Resolution and analysis of cells sampled from individual wells. A. Display of data from all 384 wells in the Time Bins Analysis window in which the numbers of events detected at 100 ms time intervals are plotted as a function of time. B. A zoomed-in view of data from 25 wells measured in the vicinity of the 600 s time point (boundaries indicated below the time axis in panel A). A software peak detection algorithm identified 384 sets of data and enclosed each in a separate rectangular analysis region or Time Bin. Data sets were segregated on the basis of time gaps in the data stream produced by the passage of air bubbles. The first set is from well M12 and the last from well N12. C. Green fluorescence data from RBL/FPRL1 cells (gate 3) in wells M12 to N12. The test compound in well M20 (arrow) caused a 75% inhibition of Wpep-FITC binding relative to fluorescence intensities measured in control wells. It did not detectably affect Wpep-FITC binding to U937/FPR cells in the same well (see panel D). Data from two positive control wells (P) and two negative control wells (N) are also indicated. D. Green fluorescence data from U937/FPR cells (gate 2) in wells M12 to N12. Well M21 contained a test compound that caused 66% inhibition of Wpep-FITC binding and no detectable effect on Wpep-FITC binding to RBL/FPRL1 cells in the same well (see panel C).

Figure 4

Repetitive fluorescence intensity pattern provides supplementary sample indexing information. Illustrated are green fluorescence data from the first 96 wells of a 384-well plate.

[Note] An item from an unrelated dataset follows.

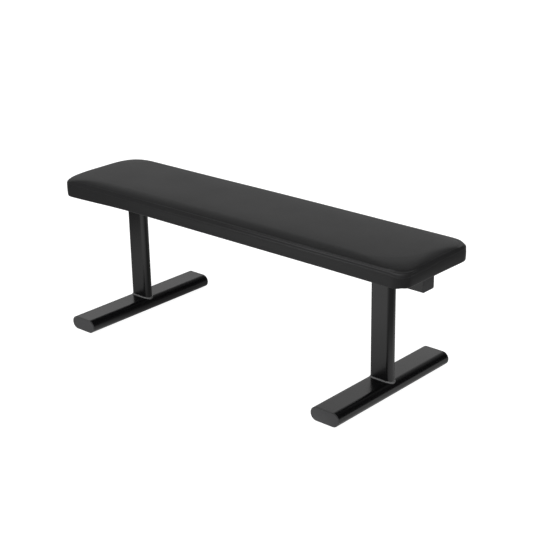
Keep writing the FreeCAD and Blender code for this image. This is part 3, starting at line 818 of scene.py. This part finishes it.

Wells are sampled from left-to right (columns 1 to 24) one row at a time, starting with the top row (row A) and moving down. This results in a repetitive pattern of low median fluorescence intensity (MFI) signals marking the 2^nd and 23^rd wells of each row, the locations of the positive control samples. This information facilitates identification of a row in which an indexing error has occurred.